Ensuite, oui, dans ces entretiens, il ne fait que confirmer ce qu’il a dit plusieurs fois : il est un pape social et plutôt avancé sur certaines questions. Il réaffirme à plusieurs reprises qu’un catholique ne peut pas avoir deux dieux, Dieu et l’argent. Que le libéralisme détruit la Terre et les hommes (François d’Assise étant considéré aujourd’hui comme la figure catholique la plus écologiste qui soit). Qu’il n’a pas à juger les homosexuels. Il en appelle à une Eglise pauvre au service des pauvres (toujours Françoise d’Assise), etc. On ne peut pas dire non plus que Wenders le pousse dans ses retranchements.

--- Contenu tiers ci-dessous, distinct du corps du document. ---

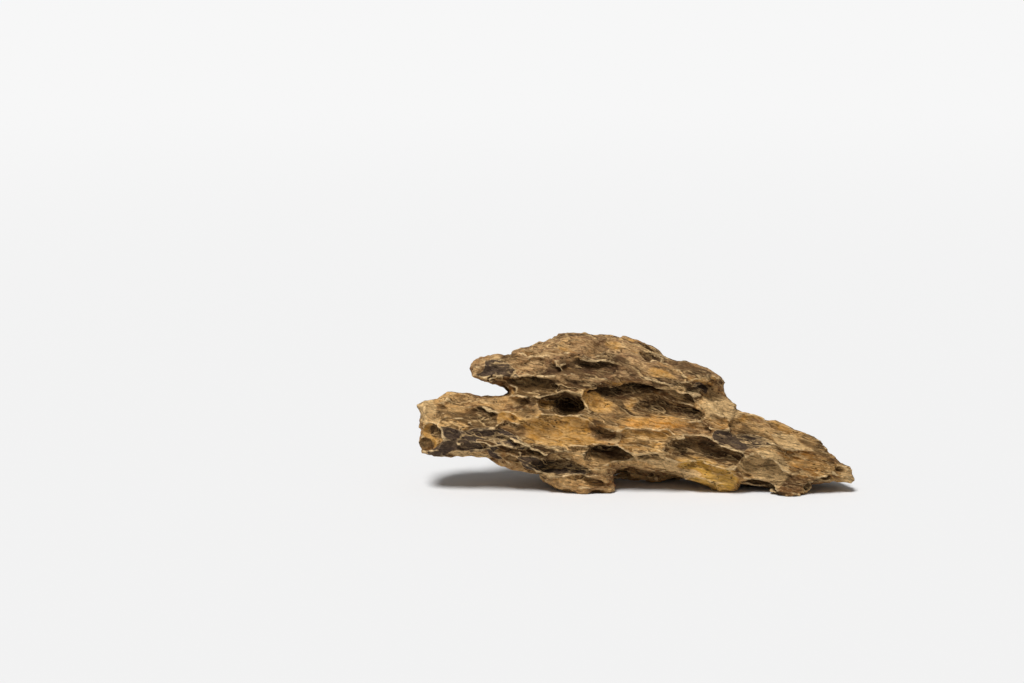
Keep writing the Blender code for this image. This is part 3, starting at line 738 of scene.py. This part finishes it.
def upright(block, points):
    """Points of the grid as metres in the world, with the face leaning back."""
    low = np.array([axis[0] for axis in block.axes])
    u, v, w = (low + points * block.voxel).T
    y = v * math.sin(LEAN) + w * math.cos(LEAN)
    z = v * math.cos(LEAN) - w * math.sin(LEAN)
    return np.stack([u, y, z], -1) * LENGTH / DRAWN_LENGTH


def smooth_steps(mesh):
    """Ease out the steps of the grid."""
    every_axis = {"use_axis_x": True, "use_axis_y": True, "use_axis_z": True}
    bmesh.ops.smooth_vert(mesh, verts=mesh.verts[:], factor=SMOOTHING, **every_axis)


def keep_largest(mesh):
    """Leave only the largest connected shell."""
    unseen = set(mesh.verts)
    shells = []
    while unseen:
        shell, front = [], [unseen.pop()]
        while front:
            vert = front.pop()
            shell.append(vert)
            for edge in vert.link_edges:
                other = edge.other_vert(vert)
                if other in unseen:
                    unseen.remove(other)
                    front.append(other)
        shells.append(shell)
    shells.sort(key=len)
    bmesh.ops.delete(mesh, geom=[v for shell in shells[:-1] for v in shell], context="VERTS")


def cut_feet(mesh):
    """Cut the stone flat on the ground plane and close each foot."""
    everything = mesh.verts[:] + mesh.edges[:] + mesh.faces[:]
    cut = bmesh.ops.bisect_plane(
        mesh, geom=everything, dist=TINY, plane_co=(0, 0, 0), plane_no=(0, 0, 1), clear_inner=True
    )
    rims = [item for item in cut["geom_cut"] if isinstance(item, bmesh.types.BMEdge)]
    bmesh.ops.holes_fill(mesh, edges=rims, sides=0)
    bmesh.ops.triangulate(mesh, faces=mesh.faces[:])
    bmesh.ops.recalc_face_normals(mesh, faces=mesh.faces[:])


def sample(volume, steps):
    """Values of a volume between its grid points."""
    low = np.clip(np.floor(steps).astype(int), 0, np.array(volume.shape[:3]) - 2)
    total = 0
    for bits, weight in corner_weights((steps - low).T):
        values = volume[tuple((low + bits).T)]
        total = total + (weight[:, None] if values.ndim == 2 else weight) * values
    return total


def blurred(volume, reach):
    """The volume averaged over reach grid steps each way, twice."""
    for axis in (0, 1, 2, 0, 1, 2):
        ends = [(0, 0)] * 3
        ends[axis] = (reach + 1, reach)
        sums = np.cumsum(np.pad(volume, ends, mode="edge"), axis=axis, dtype=np.float64)
        view = np.moveaxis(sums, axis, 0)
        view = (view[2 * reach + 1 :] - view[: -2 * reach - 1]) / (2 * reach + 1)
        volume = np.moveaxis(view, 0, axis).astype(np.float32)
    return volume


def grid_steps(block, places):
    """World places, in metres, as steps of the grid and as u, v and w."""
    u, y, z = places.T * DRAWN_LENGTH / LENGTH
    v = y * math.sin(LEAN) + z * math.cos(LEAN)
    w = y * math.cos(LEAN) - z * math.sin(LEAN)
    low = [axis[0] for axis in block.axes]
    return (np.stack([u, v, w], -1) - low) / block.voxel, u, v, w


def set_values(data, name, values):
    kind = "FLOAT" if values.ndim == 1 else "FLOAT_VECTOR"
    layer = data.attributes.new(name, kind, "POINT")
    layer.data.foreach_set("value" if values.ndim == 1 else "vector", values.ravel().astype("f"))


def note_places(data, block):
    """Write on each vertex what the skin shows there."""
    places = np.empty(len(data.vertices) * 3)
    data.vertices.foreach_get("co", places)
    steps, u, v, w = grid_steps(block, places.reshape(-1, 3))
    s, t = block.layer_places(u, v, w)
    set_values(data, "layers", np.stack([s, t, w], -1))
    rock = np.clip(0.5 - block.field / (ROCK_EDGE * block.voxel), 0, 1).astype(np.float32)
    for name, reach in (("ridge", RIDGE_REACH), ("hollow", HOLLOW_REACH)):
        around = sample(blurred(rock, max(1, round(reach / block.voxel))), steps)
        set_values(data, name, np.clip(1 - around if name == "ridge" else around, 0, 1))
    stains_and_shade = sample(block.stain_and_shade, steps)
    for i, name in enumerate(STAINS_AND_SHADE):
        set_values(data, name, stains_and_shade[:, i])
    set_values(data, "lobe", sample(block.lobe, steps))


# ---------------------------------------------------------------- node trees


def socket(tree, name, kind, way, value=None):
    item = tree.interface.new_socket(name=name, in_out=way, socket_type="NodeSocket" + kind)
    if value is not None:
        item.default_value = value


def add(tree, kind, inputs=None, **settings):
    """A new node, with its settings and its inputs set or linked."""
    node = tree.nodes.new(kind)
    for name, value in settings.items():
        setattr(node, name, value)
    for key, value in (inputs or {}).items():
        if isinstance(value, bpy.types.NodeSocket):
            tree.links.new(value, node.inputs[key])
        else:
            node.inputs[key].default_value = value
    return node


def maths(tree, operation, a, b=0.0, clamp=False):
    return add(tree, "ShaderNodeMath", {0: a, 1: b}, operation=operation, use_clamp=clamp).outputs[0]


def times(tree, a, b):
    return maths(tree, "MULTIPLY", a, b)


def plus(tree, a, b):
    return maths(tree, "ADD", a, b)


def minus(tree, a, b):
    return maths(tree, "SUBTRACT", a, b)


def over(tree, a, b):
    return maths(tree, "DIVIDE", a, b)


def between(tree, value, low, high, start=0.0, end=1.0):
    """value taken from low..high to start..end, easing at both ends."""
    inputs = {"Value": value, "From Min": low, "From Max": high, "To Min": start, "To Max": end}
    return add(tree, "ShaderNodeMapRange", inputs, interpolation_type="SMOOTHSTEP").outputs[0]


def mixed(tree, share, a, b, blend="MIX"):
    inputs = {0: share, 6: a, 7: b}
    return add(tree, "ShaderNodeMix", inputs, data_type="RGBA", blend_type=blend).outputs[2]


def group(name, inputs, outputs):
    """A shader group with named inputs (kind, value) and outputs."""
    tree = bpy.data.node_groups.new(name, "ShaderNodeTree")
    for title, (kind, value) in inputs.items():
        socket(tree, title, kind, "INPUT", value)
    for title, kind in outputs.items():
        socket(tree, title, kind, "OUTPUT")
    return tree, tree.nodes.new("NodeGroupInput").outputs, tree.nodes.new("NodeGroupOutput").inputs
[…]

Rien sur l’euthanasie, par exemple (le pape François a encore précisé il y a peu que c’était Dieu qui doit décider du moment où un humain doit mourir…).
Pape parfait, film superficiel
Le film montre un homme qui réfléchit, dont on sent bien, parfois, qu’il n’en pense pas moins, notamment lors de sa rencontre avec l’autoritaire président turc Erdogan, où il arbore un sourire très ironique. La chambre des Représentants américains pleure et lui fait une standing ovation quand le pape en appelle à la charité, à la fin de l’exploitation de l’homme par l’homme et à l’accueil de l’étranger. Mais on se demande ce que le pape pense de ces larmes (de crocodiles, bien que très blanches), et on ne le saura pas. Le film ne creuse rien, et tourne donc très vite à l’hagiographie superficielle, puisque le pape est parfait. Mais quel est son pouvoir véritable, se demande-t-on ?
Et le cinéma, là-dedans ? A part quelques gros plans sur le visage convaincu et convaincant du pape quand il s’exprime sur les injustices de ce monde et leur caractère inadmissible, Wenders ne se fatigue pas trop. Et quand il tente quelque chose, il se plante complètement : les mises en scènes sulpiciennes, en muet en noir et blanc, des épisodes les plus marquants de la légende de François d’Assise, sont d’un ridicule achevé. Qu’en retient-on à la fin ? Qu’il a le sens de l’humour et de la communication. Cool.
Le Pape François – un homme de parole, documentaire de Wim Wenders (Italie/Suisse/France/Allemagne, 2018, 1h36)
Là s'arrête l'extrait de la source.